Task to complete
Transcribe, exactly as they appear, the line that contains "obj.data.transform(world)", the line that contains "FARTHEST_SEEN_M = 400", and every line in between, and nothing else.

Dataset content
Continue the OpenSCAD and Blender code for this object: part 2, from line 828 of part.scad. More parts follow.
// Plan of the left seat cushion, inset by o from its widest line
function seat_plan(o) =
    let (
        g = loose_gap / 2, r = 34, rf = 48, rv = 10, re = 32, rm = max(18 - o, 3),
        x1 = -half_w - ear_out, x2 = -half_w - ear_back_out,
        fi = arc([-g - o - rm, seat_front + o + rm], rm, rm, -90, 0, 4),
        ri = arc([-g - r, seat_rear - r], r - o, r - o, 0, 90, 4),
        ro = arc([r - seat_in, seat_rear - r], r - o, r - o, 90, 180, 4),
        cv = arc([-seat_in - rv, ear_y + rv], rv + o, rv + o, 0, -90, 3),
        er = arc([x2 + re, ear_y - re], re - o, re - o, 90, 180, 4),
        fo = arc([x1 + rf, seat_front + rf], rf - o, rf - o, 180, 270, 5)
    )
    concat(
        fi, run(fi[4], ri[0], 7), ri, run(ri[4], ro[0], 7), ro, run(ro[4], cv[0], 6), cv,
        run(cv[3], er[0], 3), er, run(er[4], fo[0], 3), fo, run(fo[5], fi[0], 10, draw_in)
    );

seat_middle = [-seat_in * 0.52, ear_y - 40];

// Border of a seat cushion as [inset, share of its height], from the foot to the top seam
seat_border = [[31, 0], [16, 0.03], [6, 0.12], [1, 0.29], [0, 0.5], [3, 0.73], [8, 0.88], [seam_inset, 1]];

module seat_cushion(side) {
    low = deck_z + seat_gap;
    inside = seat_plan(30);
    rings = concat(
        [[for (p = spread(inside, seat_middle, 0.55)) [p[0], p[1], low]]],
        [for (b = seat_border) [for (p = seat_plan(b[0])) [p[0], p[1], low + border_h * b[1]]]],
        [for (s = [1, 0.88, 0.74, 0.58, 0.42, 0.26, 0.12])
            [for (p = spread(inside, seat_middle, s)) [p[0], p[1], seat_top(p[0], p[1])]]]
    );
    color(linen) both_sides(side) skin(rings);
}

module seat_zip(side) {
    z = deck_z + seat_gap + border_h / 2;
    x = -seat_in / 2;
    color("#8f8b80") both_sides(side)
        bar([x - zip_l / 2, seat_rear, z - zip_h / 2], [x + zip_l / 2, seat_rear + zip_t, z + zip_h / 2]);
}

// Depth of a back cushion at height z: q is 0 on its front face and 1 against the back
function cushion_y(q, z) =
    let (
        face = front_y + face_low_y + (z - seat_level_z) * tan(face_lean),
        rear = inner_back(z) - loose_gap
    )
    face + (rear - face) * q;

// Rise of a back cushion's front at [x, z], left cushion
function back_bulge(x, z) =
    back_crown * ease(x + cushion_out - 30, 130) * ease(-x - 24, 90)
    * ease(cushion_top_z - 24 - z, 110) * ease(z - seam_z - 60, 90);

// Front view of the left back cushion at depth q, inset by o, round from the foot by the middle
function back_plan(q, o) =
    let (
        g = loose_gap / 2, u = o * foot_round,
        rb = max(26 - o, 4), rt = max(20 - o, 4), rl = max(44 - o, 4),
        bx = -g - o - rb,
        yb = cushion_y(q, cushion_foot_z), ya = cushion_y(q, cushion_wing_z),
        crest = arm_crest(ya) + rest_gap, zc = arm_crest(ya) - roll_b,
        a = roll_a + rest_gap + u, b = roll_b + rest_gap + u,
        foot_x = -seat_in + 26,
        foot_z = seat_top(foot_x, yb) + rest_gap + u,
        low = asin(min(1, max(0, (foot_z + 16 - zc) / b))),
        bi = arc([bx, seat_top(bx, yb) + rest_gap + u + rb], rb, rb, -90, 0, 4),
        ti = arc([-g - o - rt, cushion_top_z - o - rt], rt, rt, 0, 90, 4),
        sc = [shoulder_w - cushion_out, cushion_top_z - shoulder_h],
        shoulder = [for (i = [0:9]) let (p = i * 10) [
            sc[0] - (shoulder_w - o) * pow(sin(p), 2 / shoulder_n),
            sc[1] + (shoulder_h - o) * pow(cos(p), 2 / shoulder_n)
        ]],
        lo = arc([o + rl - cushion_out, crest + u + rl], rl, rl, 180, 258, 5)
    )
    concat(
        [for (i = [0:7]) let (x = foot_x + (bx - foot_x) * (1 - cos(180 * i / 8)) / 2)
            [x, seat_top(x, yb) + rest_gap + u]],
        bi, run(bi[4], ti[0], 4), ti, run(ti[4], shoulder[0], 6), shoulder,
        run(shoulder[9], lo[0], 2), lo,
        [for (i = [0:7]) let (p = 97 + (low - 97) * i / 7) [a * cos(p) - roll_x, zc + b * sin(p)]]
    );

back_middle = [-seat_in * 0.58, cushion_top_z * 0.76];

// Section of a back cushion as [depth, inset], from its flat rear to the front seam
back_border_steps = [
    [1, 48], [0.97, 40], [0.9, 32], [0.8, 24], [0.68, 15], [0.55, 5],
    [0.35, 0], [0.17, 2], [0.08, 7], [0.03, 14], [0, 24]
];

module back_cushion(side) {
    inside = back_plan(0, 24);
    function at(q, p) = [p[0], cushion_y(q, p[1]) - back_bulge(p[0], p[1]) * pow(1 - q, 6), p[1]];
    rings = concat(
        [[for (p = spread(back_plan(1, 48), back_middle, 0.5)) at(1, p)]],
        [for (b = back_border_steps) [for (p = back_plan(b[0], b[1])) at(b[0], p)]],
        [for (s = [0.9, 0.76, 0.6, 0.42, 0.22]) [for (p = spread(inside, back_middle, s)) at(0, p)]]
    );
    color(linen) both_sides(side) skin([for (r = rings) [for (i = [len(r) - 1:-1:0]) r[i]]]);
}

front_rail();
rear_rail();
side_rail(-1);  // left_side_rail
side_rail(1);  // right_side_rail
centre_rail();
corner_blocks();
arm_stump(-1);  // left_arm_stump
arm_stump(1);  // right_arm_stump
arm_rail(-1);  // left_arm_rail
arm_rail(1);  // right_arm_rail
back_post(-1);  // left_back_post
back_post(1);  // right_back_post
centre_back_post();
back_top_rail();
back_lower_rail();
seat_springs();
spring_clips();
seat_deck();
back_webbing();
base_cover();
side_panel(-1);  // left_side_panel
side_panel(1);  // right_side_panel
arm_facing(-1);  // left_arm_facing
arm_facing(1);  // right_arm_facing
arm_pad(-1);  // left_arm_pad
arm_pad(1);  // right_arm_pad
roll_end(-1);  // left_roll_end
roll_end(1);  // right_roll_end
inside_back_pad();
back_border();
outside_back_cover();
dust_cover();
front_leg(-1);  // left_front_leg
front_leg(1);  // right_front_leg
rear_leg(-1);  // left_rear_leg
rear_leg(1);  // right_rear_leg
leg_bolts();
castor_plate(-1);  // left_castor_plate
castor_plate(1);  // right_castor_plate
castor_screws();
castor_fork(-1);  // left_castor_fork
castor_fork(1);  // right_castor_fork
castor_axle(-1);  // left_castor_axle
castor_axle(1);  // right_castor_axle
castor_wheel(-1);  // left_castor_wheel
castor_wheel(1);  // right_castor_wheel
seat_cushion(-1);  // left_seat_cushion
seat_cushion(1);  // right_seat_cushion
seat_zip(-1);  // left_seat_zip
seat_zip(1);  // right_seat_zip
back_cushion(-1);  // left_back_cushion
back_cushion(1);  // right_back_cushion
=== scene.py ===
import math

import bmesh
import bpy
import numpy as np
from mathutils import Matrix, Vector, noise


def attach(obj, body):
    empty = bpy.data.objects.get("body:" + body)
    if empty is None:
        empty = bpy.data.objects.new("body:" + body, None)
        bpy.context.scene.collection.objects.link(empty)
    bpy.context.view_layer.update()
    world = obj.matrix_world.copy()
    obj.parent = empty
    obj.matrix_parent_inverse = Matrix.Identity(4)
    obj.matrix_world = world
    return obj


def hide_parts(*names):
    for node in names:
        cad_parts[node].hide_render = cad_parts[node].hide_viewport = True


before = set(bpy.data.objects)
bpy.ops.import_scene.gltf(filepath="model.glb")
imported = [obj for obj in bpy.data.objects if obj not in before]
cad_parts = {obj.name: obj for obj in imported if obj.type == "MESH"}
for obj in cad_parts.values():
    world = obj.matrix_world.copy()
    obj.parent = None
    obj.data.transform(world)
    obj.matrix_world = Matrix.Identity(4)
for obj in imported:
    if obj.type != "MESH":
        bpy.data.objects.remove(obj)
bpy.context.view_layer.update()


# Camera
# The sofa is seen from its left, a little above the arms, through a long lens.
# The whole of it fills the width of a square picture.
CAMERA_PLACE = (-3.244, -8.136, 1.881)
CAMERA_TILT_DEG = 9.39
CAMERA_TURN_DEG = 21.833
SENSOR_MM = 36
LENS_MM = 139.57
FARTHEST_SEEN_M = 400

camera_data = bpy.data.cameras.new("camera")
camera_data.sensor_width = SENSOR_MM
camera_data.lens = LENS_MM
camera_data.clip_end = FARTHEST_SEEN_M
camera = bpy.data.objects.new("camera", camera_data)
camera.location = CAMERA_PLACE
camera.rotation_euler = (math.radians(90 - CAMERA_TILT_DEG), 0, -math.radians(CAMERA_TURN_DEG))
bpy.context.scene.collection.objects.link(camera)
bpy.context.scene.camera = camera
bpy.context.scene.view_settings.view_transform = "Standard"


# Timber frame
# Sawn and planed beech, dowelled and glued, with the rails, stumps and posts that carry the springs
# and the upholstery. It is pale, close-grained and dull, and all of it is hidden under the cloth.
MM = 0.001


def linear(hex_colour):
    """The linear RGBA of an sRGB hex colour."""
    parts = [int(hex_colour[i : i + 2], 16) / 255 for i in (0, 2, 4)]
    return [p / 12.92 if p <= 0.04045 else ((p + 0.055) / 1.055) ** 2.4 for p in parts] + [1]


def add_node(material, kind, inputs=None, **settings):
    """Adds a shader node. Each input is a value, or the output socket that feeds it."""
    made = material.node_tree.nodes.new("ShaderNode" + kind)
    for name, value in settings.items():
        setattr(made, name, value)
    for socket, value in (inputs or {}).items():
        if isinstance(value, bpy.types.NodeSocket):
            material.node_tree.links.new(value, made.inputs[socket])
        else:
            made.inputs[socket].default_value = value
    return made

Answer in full
    obj.data.transform(world)
    obj.matrix_world = Matrix.Identity(4)
for obj in imported:
    if obj.type != "MESH":
        bpy.data.objects.remove(obj)
bpy.context.view_layer.update()


# Camera
# The sofa is seen from its left, a little above the arms, through a long lens.
# The whole of it fills the width of a square picture.
CAMERA_PLACE = (-3.244, -8.136, 1.881)
CAMERA_TILT_DEG = 9.39
CAMERA_TURN_DEG = 21.833
SENSOR_MM = 36
LENS_MM = 139.57
FARTHEST_SEEN_M = 400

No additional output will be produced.